* **GIVEN DATA**:
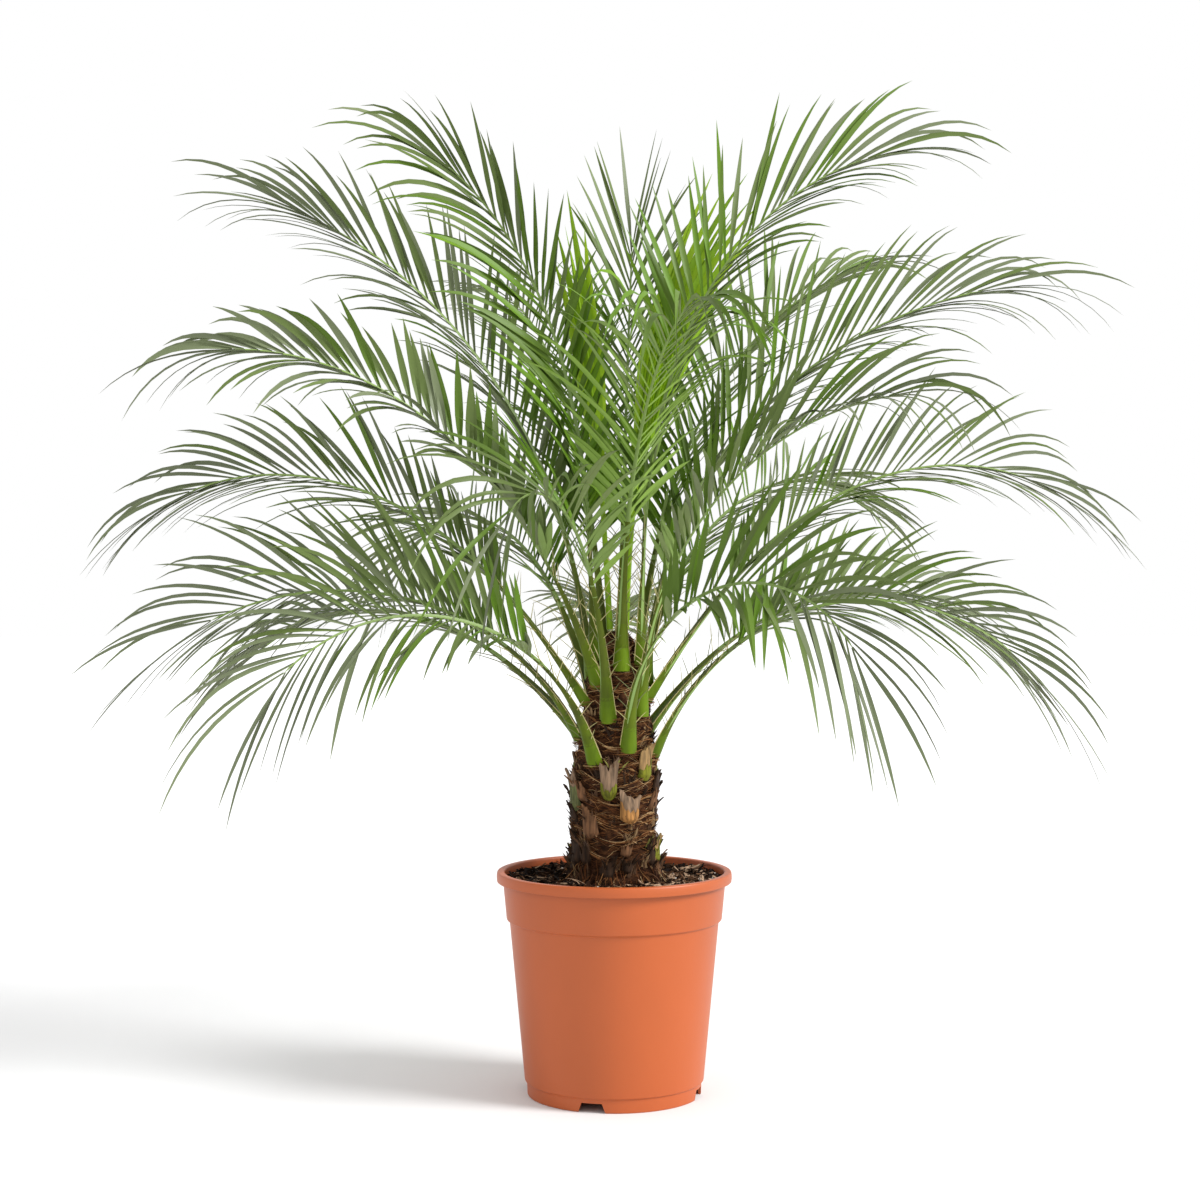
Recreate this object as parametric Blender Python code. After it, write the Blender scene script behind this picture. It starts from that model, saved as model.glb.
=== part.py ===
"""A pygmy date palm in a terracotta-coloured plastic nursery pot.

Metres, +Z up. The pot stands on z = 0 round the Z axis, and the front is towards -Y.
"""

import math
from collections import namedtuple

import bmesh
import bpy
from mathutils import Matrix, Vector
from mathutils.bvhtree import BVHTree

CLEARANCE = 0.0003

# The pot, 21 cm across the rim
POT_HEIGHT = 0.1995
POT_SIDES = 48
RIM_RADIUS = 0.105
RIM_ROUNDING = 0.0010
LIP_HEIGHT = 0.009
COLLAR_RADIUS = 0.0998
COLLAR_FOOT_RADIUS = 0.0960
COLLAR_FOOT_Z = 0.1567
SHOULDER_STEP = 0.0026
BODY_FOOT_RADIUS = 0.0800
BASE_RADIUS = 0.0776
BASE_BAND_Z = 0.0130
WALL = 0.0018
FOOT_RING_WIDTH = 0.0024
FLOOR_RAISE = 0.0085
FLOOR_THICKNESS = 0.0025
CENTRE_FOOT_RADIUS = 0.0225
SMALL_DRAFT = 0.0005
STEP_DROP = 0.0010
NOTCH_COUNT = 4
NOTCH_TURN = -105
NOTCH_FOOT_WIDTH = 0.0245
NOTCH_TOP_WIDTH = 0.0184
NOTCH_HEIGHT = 0.0085
NOTCH_DEPTH = 0.010
NOTCH_BELOW = -0.002

# The soil fills the pot to just under the rim
SOIL_TOP = 0.1880

# The trunk: (height, radius) from the flared foot to the blunt top
TRUNK_FOOT = SOIL_TOP + CLEARANCE
TRUNK_TOP = 0.415
TRUNK_LEAN = 0.003
LEAN_LATE = 1.5
TRUNK_SIDES = 20
TRUNK_PROFILE = (
    (TRUNK_FOOT, 0.0430),
    (0.2000, 0.0395),
    (0.2200, 0.0380),
    (0.2500, 0.0372),
    (0.2800, 0.0362),
    (0.3060, 0.0342),
    (0.3300, 0.0315),
    (0.3650, 0.0265),
    (0.3900, 0.0215),
    (0.4050, 0.0155),
    (TRUNK_TOP, 0.0070),
)

# Cut leaf bases on the trunk: turn in degrees, foot height, width, height, outward lean in degrees
LeafBase = namedtuple("LeafBase", "turn z width height lean")
LEAF_BASES = (
    LeafBase(-99, 0.266, 0.015, 0.034, 5),
    LeafBase(-43, 0.282, 0.014, 0.030, 7),
    LeafBase(-70, 0.246, 0.017, 0.026, 6),
    LeafBase(-125, 0.232, 0.016, 0.025, 6),
    LeafBase(-160, 0.254, 0.015, 0.036, 9),
    LeafBase(-18, 0.208, 0.013, 0.022, 6),
    LeafBase(-12, 0.266, 0.012, 0.024, 8),
    LeafBase(24, 0.272, 0.015, 0.032, 6),
    LeafBase(52, 0.238, 0.016, 0.028, 7),
    LeafBase(88, 0.264, 0.015, 0.034, 5),
    LeafBase(122, 0.234, 0.016, 0.026, 7),
    LeafBase(158, 0.276, 0.014, 0.030, 6),
    LeafBase(-150, 0.208, 0.014, 0.022, 5),
)
LEAF_BASE_THICKNESS = 0.0045
LEAF_BASE_RINGS = (0.0, 0.3, 0.65, 1.0)
LEAF_BASE_NARROWING = 0.25
LEAF_BASE_THINNING = 0.20
LEAF_BASE_SLANT = 0.35

# Half its outline, across the width and out from the trunk
LEAF_BASE_SHOULDER = (0.80, 0.75)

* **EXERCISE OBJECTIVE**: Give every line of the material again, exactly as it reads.

* **ANSWER FOR THIS EXERCISE**:
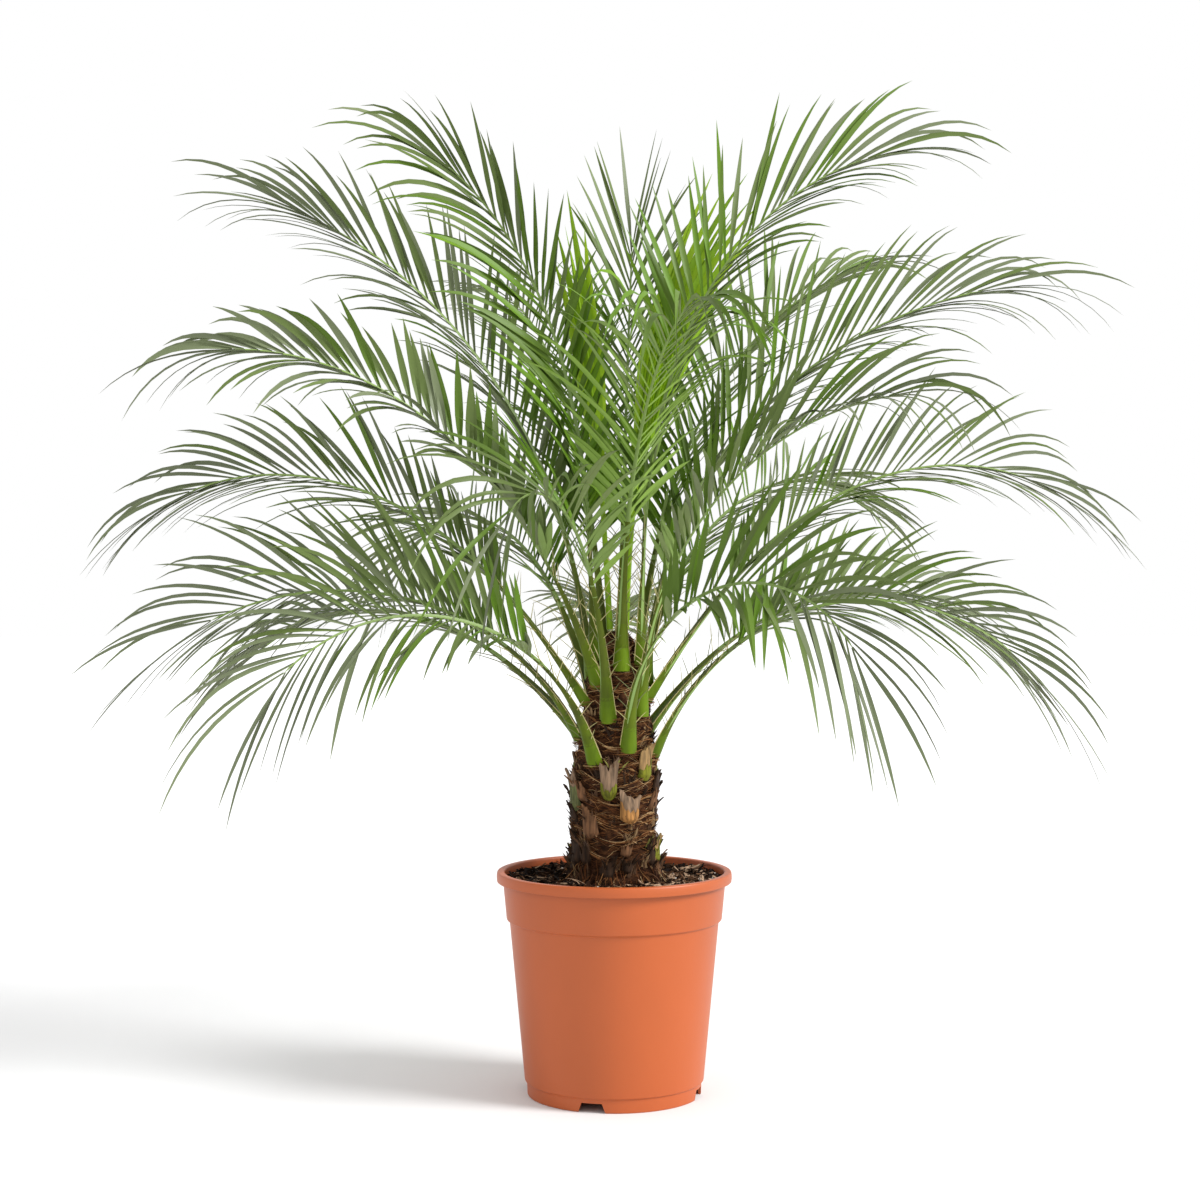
Recreate this object as parametric Blender Python code. After it, write the Blender scene script behind this picture. It starts from that model, saved as model.glb.
=== part.py ===
"""A pygmy date palm in a terracotta-coloured plastic nursery pot.

Metres, +Z up. The pot stands on z = 0 round the Z axis, and the front is towards -Y.
"""

import math
from collections import namedtuple

import bmesh
import bpy
from mathutils import Matrix, Vector
from mathutils.bvhtree import BVHTree

CLEARANCE = 0.0003

# The pot, 21 cm across the rim
POT_HEIGHT = 0.1995
POT_SIDES = 48
RIM_RADIUS = 0.105
RIM_ROUNDING = 0.0010
LIP_HEIGHT = 0.009
COLLAR_RADIUS = 0.0998
COLLAR_FOOT_RADIUS = 0.0960
COLLAR_FOOT_Z = 0.1567
SHOULDER_STEP = 0.0026
BODY_FOOT_RADIUS = 0.0800
BASE_RADIUS = 0.0776
BASE_BAND_Z = 0.0130
WALL = 0.0018
FOOT_RING_WIDTH = 0.0024
FLOOR_RAISE = 0.0085
FLOOR_THICKNESS = 0.0025
CENTRE_FOOT_RADIUS = 0.0225
SMALL_DRAFT = 0.0005
STEP_DROP = 0.0010
NOTCH_COUNT = 4
NOTCH_TURN = -105
NOTCH_FOOT_WIDTH = 0.0245
NOTCH_TOP_WIDTH = 0.0184
NOTCH_HEIGHT = 0.0085
NOTCH_DEPTH = 0.010
NOTCH_BELOW = -0.002

# The soil fills the pot to just under the rim
SOIL_TOP = 0.1880

# The trunk: (height, radius) from the flared foot to the blunt top
TRUNK_FOOT = SOIL_TOP + CLEARANCE
TRUNK_TOP = 0.415
TRUNK_LEAN = 0.003
LEAN_LATE = 1.5
TRUNK_SIDES = 20
TRUNK_PROFILE = (
    (TRUNK_FOOT, 0.0430),
    (0.2000, 0.0395),
    (0.2200, 0.0380),
    (0.2500, 0.0372),
    (0.2800, 0.0362),
    (0.3060, 0.0342),
    (0.3300, 0.0315),
    (0.3650, 0.0265),
    (0.3900, 0.0215),
    (0.4050, 0.0155),
    (TRUNK_TOP, 0.0070),
)

# Cut leaf bases on the trunk: turn in degrees, foot height, width, height, outward lean in degrees
LeafBase = namedtuple("LeafBase", "turn z width height lean")
LEAF_BASES = (
    LeafBase(-99, 0.266, 0.015, 0.034, 5),
    LeafBase(-43, 0.282, 0.014, 0.030, 7),
    LeafBase(-70, 0.246, 0.017, 0.026, 6),
    LeafBase(-125, 0.232, 0.016, 0.025, 6),
    LeafBase(-160, 0.254, 0.015, 0.036, 9),
    LeafBase(-18, 0.208, 0.013, 0.022, 6),
    LeafBase(-12, 0.266, 0.012, 0.024, 8),
    LeafBase(24, 0.272, 0.015, 0.032, 6),
    LeafBase(52, 0.238, 0.016, 0.028, 7),
    LeafBase(88, 0.264, 0.015, 0.034, 5),
    LeafBase(122, 0.234, 0.016, 0.026, 7),
    LeafBase(158, 0.276, 0.014, 0.030, 6),
    LeafBase(-150, 0.208, 0.014, 0.022, 5),
)
LEAF_BASE_THICKNESS = 0.0045
LEAF_BASE_RINGS = (0.0, 0.3, 0.65, 1.0)
LEAF_BASE_NARROWING = 0.25
LEAF_BASE_THINNING = 0.20
LEAF_BASE_SLANT = 0.35

# Half its outline, across the width and out from the trunk
LEAF_BASE_SHOULDER = (0.80, 0.75)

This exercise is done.